A woman holds a banner reading "Prison for Lula Now" during a demonstration against former President Luiz Inacio Lula da Silva and current President Dilma Rousseff in front of the Criminal Forum in Sao Paulo, Brazil, Feb. 17, 2016.

Supporters and opponents of Luiz Inacio Lula da Silva clashed in street protests Wednesday after the suspension of planned questioning in an investigation into a beach apartment that prosecutors say the former president got from a company involved in a major corruption scandal.

Critics who want to see Lula prosecuted for corruption tried to raise a giant inflatable doll depicting the former president dressed in a prison uniform. Hundreds of his supporters tried to stop them.

The demonstrators in Sao Paulo threw rocks and water bottles at each other until police dispersed them.

A federal probe of a bribery scheme at state-run oil firm Petrobras, and a related state investigation into alleged money laundering at the apartment complex, have polarized Brazil and threatened the legacy of the leftist leader and founder of the ruling Workers' Party.

Lula's handpicked successor, President Dilma Rousseff, has seen her popularity tumble because of the corruption scandal, even though she is not under investigation.

Brazil's National Council of Public Prosecutors called off the planned questioning of Lula and his wife, Marisa, late Tuesday on the ground that the state prosecutor, Cassio Conserino, was not qualified to conduct the interrogation. Workers' Party Congressman Paulo Teixeira had sought that decision.

Sufficient evidence

Conserino told weekly magazine Veja last month that he had enough evidence to charge Lula and his wife with money laundering for hiding ownership of a three-floor apartment with private lift that builder OAS SA allegedly reserved for him at the complex in Guarujá, a coastal resort near Sao Paulo.

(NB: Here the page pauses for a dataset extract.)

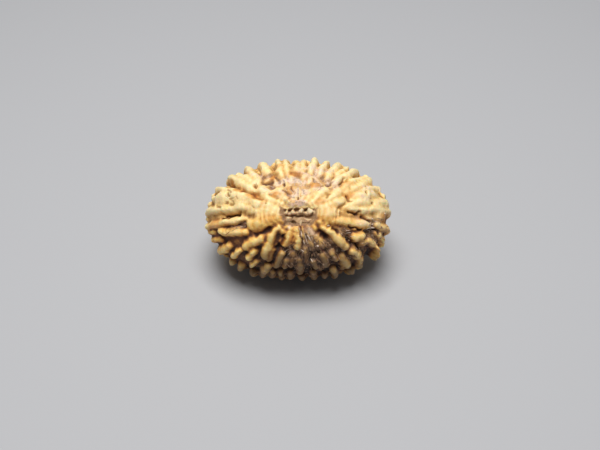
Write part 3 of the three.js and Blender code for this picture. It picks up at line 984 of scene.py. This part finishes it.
def add_pulp(stone_mesh):
    """The fibres and flakes of dried pulp, sunk a little way into the stone's skin."""
    faces = [list(polygon.vertices) for polygon in stone_mesh.polygons]
    skin = BVHTree.FromPolygons(read_places(stone_mesh).tolist(), faces)
    draw = draws_from(PULP_SEED)
    bm = bmesh.new()

    def on_skin(azimuth, polar):
        """The point on the skin, the direction that it faces and its height above the floor."""
        high = seed_point(*np.array([azimuth, polar, SKIN_LIMIT], float))
        up = outward(high)
        spot, _, _, depth = skin.ray_cast(Vector(high), Vector(-up))
        return np.array(spot), up, SKIN_LIMIT - depth

    def ring_radius(azimuth, polar):
        """How far a place on the floor is from the axis of the mouth."""
        return np.linalg.norm(seed_point(*np.array([azimuth, polar, 0], float))[:2])

    def a_turn():
        """The next draw, as a turn away from the run of the grooves."""
        return math.radians(between(draw, (-FIBRE_TURN, FIBRE_TURN)))

    def fibre(azimuth, polar, size=1.0, highest=FIBRE_HIGHEST):
        """Adds a fibre that starts at a place and bends on its way, if it lies low enough."""
        heading = a_turn()
        step = size * between(draw, FIBRE_LENGTH) / (FIBRE_POINTS - 1)
        radius = size * between(draw, FIBRE_RADIUS)
        places = []
        for _ in range(FIBRE_POINTS):
            places.append((azimuth, polar))
            polar += math.degrees(step * math.cos(heading) / FLOOR_HALF_DEPTH)
            ring = max(ring_radius(azimuth, polar), 1)
            azimuth += math.degrees(step * math.sin(heading) / ring)
            heading += a_turn() * FIBRE_BEND
        if np.mean([on_skin(*place)[2] for place in places]) < highest:
            strand(places, radius)

    def strand(places, radius):
        """Adds a thin round strand that lies on the skin along some places."""
        spots = [on_skin(*place) for place in places]
        ups = np.array([up for _, up, _ in spots])
        path = np.array([spot + up * radius * FIBRE_LIFT for spot, up, _ in spots])
        path[1:-1] = (path[1:-1] + (path[:-2] + path[2:]) / 2) / 2
        onward = np.gradient(path, axis=0)
        across = np.cross(onward, ups)
        across /= np.linalg.norm(across, axis=1, keepdims=True)

        def place(ball):
            at = (1 + ball[:, 2]) / 2 * (FIBRE_POINTS - 1)
            low = np.minimum(at.astype(int), FIBRE_POINTS - 2)
            share = (at - low)[:, None]
            middle = path[low] * (1 - share) + path[low + 1] * share
            beside = across[low] * (1 - share) + across[low + 1] * share
            return middle + radius * (beside * ball[:, :1] + ups[low] * ball[:, 1:2])

        add_ball(bm, FIBRE_SIDES, FIBRE_POINTS + 1, place)

    def flake(azimuth, polar):
        """Adds a flat flake, a little longer than it is wide."""
        spot, up, _ = on_skin(azimuth, polar)
        radius = between(draw, FLAKE_RADIUS)
        length = radius * between(draw, FLAKE_LENGTH)
        turn = math.tau * next(draw)
        first = np.cross(up, [math.cos(turn), math.sin(turn), FLAKE_LEAN])
        first /= np.linalg.norm(first)
        second = np.cross(up, first)

        def place(ball):
            flat = ball[:, :1] * length * first + ball[:, 1:2] * radius * second
            return spot + flat + ball[:, 2:] * FLAKE_THICKNESS * radius * up

        add_ball(bm, FLAKE_SIDES, FLAKE_STEPS, place)

    def film_fibre(azimuth, polar):
        fibre(azimuth, polar, FILM_FIBRE_SHARE, SKIN_LIMIT)

    def scatter(patches, make, density):
        """Makes as many of something as its density asks for, over each of some patches."""
        for middle_azimuth, middle_polar, half_azimuth, half_polar, strength in patches:
            wide = math.radians(half_azimuth) * ring_radius(middle_azimuth, middle_polar)
            area = math.pi * wide * math.radians(half_polar) * FLOOR_HALF_DEPTH * strength
            for _ in range(int(area * density)):
                reach = math.sqrt(next(draw))
                turn = math.tau * next(draw)
                make(
                    middle_azimuth + half_azimuth * reach * math.cos(turn),
                    middle_polar + half_polar * reach * math.sin(turn),
                )

    scatter(PULP, fibre, FIBRES_PER_AREA)
    scatter(PULP, flake, FLAKES_PER_AREA)
    dark_count = len(bm.verts)
    scatter(FILM, film_fibre, FILM_FIBRES_PER_AREA)
    for first_azimuth, first_polar, last_azimuth, last_polar, radius in STRANDS:
        azimuths = np.linspace(first_azimuth, last_azimuth, FIBRE_POINTS)
        polars = np.linspace(first_polar, last_polar, FIBRE_POINTS)
        strand(zip(azimuths, polars), radius)
    mesh = mesh_from(bm, "dried_pulp")
    points = read_places(mesh)
    write_attribute(mesh, "paleness", (np.arange(len(points)) >= dark_count).astype(float))
    azimuth, polar, _ = place_on_seed(points)
    streak = run_of_grooves(azimuth, distance_from_mouth(points, polar))
    write_attribute(mesh, "streak", streak)
    return add_object("dried_pulp", mesh)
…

Conserino said at a brief news conference on Wednesday that he would seek to reverse the council's ruling.

Lula, whom many credit with lifting millions of Brazilians out of poverty during his 2003-11 period in office, has said through spokesmen that he and his wife visited the Solaris apartment complex but did not own property there. Local paper O Globo has reported that he did own an apartment there, held under a different name.

Federal prosecutors said last month that they were investigating whether OAS used the apartments to pay bribes and to launder money for Workers' Party members, but they did not say they were investigating Lula. OAS has declined to comment on the investigation.

Dozens of engineering firm executives and politicians have been arrested or are under investigation for overcharging Petroleo Brasileiro SA, as Petrobras is formally known, for building contracts and using part of the proceeds to bribe members of Rousseff's ruling coalition.